Take the data below and write out exactly the lines from the one with "const tieMiddle = middleAt('left', HALF_ROUND" through the one with "for node in"; omit every other line.

▶ _Stored data_:
'''

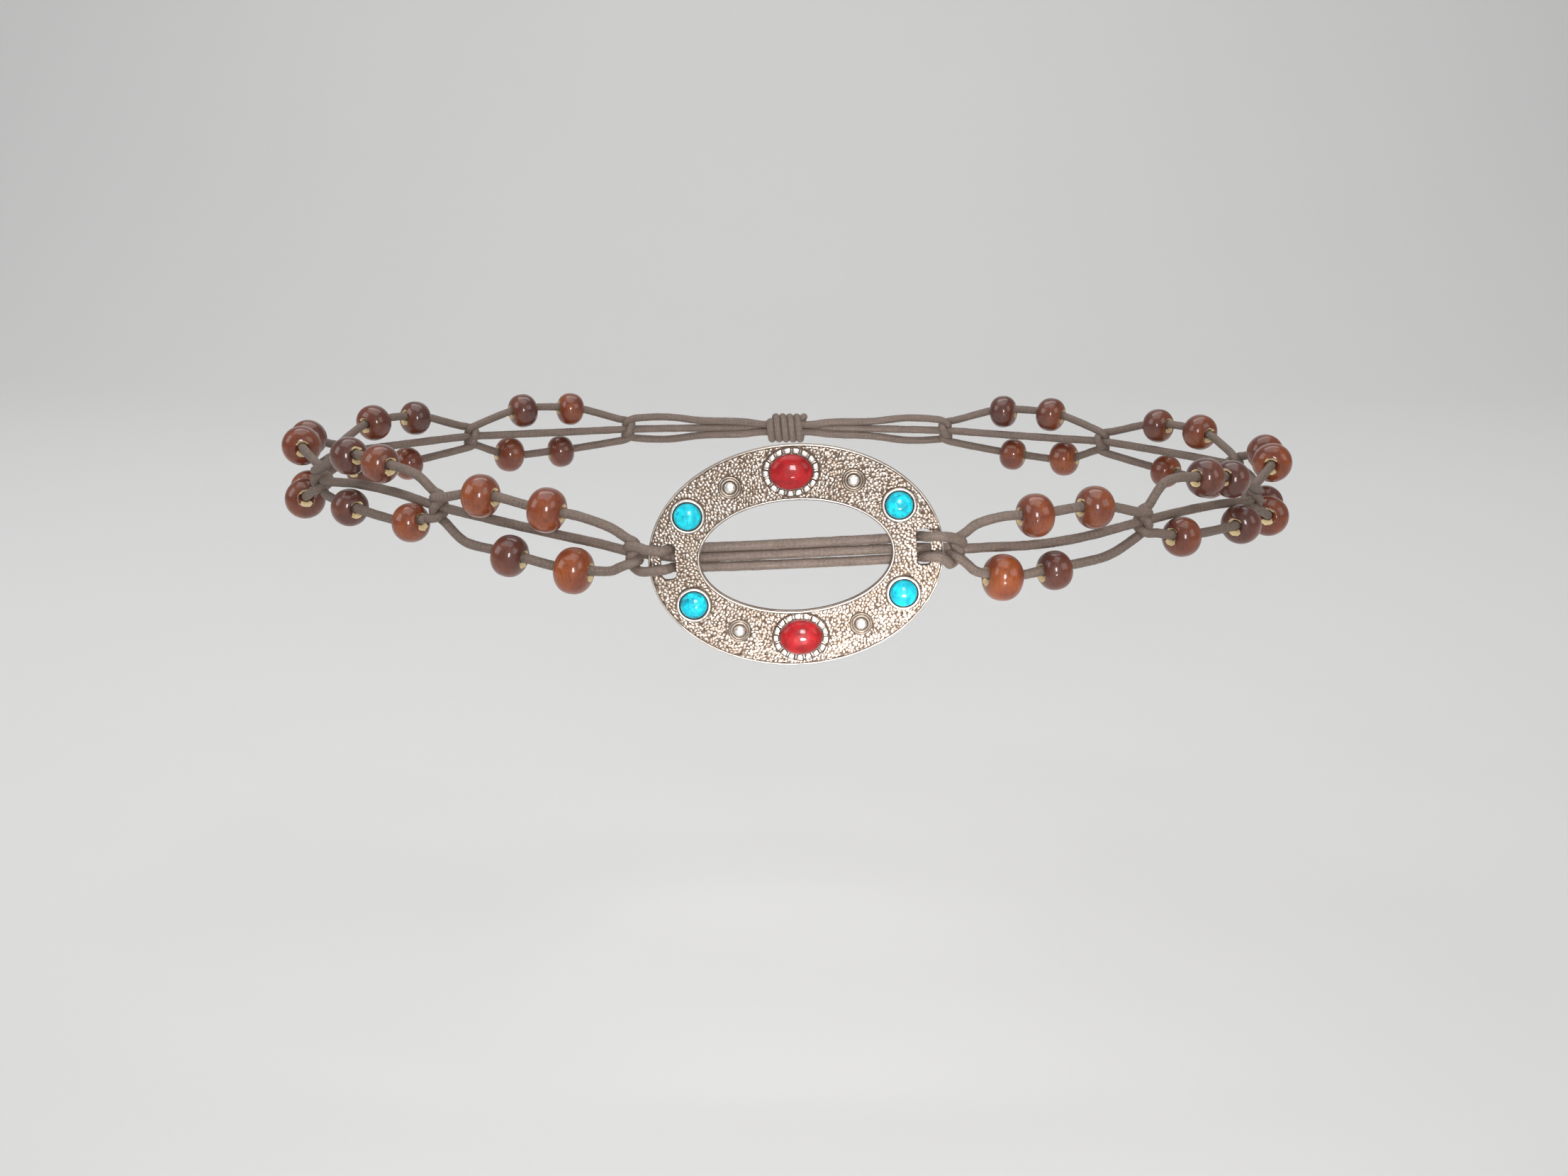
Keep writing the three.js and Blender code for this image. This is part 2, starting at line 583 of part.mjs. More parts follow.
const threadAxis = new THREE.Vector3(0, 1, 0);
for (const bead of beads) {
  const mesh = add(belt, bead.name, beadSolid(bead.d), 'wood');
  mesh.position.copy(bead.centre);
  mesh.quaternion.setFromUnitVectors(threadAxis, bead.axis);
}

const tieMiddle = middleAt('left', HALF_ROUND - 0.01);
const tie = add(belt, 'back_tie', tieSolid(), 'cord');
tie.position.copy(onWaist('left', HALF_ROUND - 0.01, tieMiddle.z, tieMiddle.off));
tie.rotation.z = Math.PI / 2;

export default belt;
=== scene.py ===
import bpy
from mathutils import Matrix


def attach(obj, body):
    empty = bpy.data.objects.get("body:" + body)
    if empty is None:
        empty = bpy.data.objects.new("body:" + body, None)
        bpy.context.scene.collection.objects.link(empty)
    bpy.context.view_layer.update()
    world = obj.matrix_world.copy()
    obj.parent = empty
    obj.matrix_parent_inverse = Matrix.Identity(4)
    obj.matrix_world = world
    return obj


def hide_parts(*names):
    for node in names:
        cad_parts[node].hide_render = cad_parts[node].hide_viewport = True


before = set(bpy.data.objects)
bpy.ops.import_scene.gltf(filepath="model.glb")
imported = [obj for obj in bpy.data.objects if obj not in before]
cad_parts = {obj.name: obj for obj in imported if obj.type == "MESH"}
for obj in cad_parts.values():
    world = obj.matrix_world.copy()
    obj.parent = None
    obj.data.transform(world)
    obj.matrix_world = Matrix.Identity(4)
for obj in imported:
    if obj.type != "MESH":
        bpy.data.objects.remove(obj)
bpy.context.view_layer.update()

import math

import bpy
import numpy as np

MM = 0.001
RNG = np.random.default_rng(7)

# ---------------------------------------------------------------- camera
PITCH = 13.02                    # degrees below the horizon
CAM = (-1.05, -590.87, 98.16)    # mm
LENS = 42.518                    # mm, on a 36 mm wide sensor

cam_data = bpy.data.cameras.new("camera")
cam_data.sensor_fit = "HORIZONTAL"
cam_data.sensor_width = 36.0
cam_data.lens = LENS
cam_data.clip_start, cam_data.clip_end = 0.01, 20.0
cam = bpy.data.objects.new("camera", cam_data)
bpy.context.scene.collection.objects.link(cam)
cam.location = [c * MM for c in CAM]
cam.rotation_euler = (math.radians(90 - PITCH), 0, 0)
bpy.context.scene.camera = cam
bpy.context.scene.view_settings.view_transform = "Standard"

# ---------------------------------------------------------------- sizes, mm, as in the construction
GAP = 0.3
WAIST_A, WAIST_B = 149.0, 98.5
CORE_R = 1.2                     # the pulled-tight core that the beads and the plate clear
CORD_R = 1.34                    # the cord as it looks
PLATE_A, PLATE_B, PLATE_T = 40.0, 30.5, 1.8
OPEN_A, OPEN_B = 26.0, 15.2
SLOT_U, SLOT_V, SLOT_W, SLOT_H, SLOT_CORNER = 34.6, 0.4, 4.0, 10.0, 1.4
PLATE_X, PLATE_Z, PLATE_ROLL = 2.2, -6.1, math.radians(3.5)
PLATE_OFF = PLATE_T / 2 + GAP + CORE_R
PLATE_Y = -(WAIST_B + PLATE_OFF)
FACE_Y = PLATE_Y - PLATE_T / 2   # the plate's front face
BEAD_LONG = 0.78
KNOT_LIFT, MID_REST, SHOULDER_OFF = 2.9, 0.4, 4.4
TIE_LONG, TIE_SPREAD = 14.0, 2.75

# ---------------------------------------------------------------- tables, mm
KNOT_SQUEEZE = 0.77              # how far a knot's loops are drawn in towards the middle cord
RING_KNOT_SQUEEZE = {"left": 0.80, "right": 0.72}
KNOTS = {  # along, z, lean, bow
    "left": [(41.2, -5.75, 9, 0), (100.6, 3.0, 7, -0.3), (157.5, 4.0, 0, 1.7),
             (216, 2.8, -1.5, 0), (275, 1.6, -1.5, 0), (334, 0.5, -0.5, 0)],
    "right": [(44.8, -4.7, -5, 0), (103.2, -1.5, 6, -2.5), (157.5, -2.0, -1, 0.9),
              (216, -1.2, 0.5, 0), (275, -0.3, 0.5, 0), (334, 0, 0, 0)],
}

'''

▶ _Correct response_:
const tieMiddle = middleAt('left', HALF_ROUND - 0.01);
const tie = add(belt, 'back_tie', tieSolid(), 'cord');
tie.position.copy(onWaist('left', HALF_ROUND - 0.01, tieMiddle.z, tieMiddle.off));
tie.rotation.z = Math.PI / 2;

export default belt;
=== scene.py ===
import bpy
from mathutils import Matrix


def attach(obj, body):
    empty = bpy.data.objects.get("body:" + body)
    if empty is None:
        empty = bpy.data.objects.new("body:" + body, None)
        bpy.context.scene.collection.objects.link(empty)
    bpy.context.view_layer.update()
    world = obj.matrix_world.copy()
    obj.parent = empty
    obj.matrix_parent_inverse = Matrix.Identity(4)
    obj.matrix_world = world
    return obj


def hide_parts(*names):
    for node in names:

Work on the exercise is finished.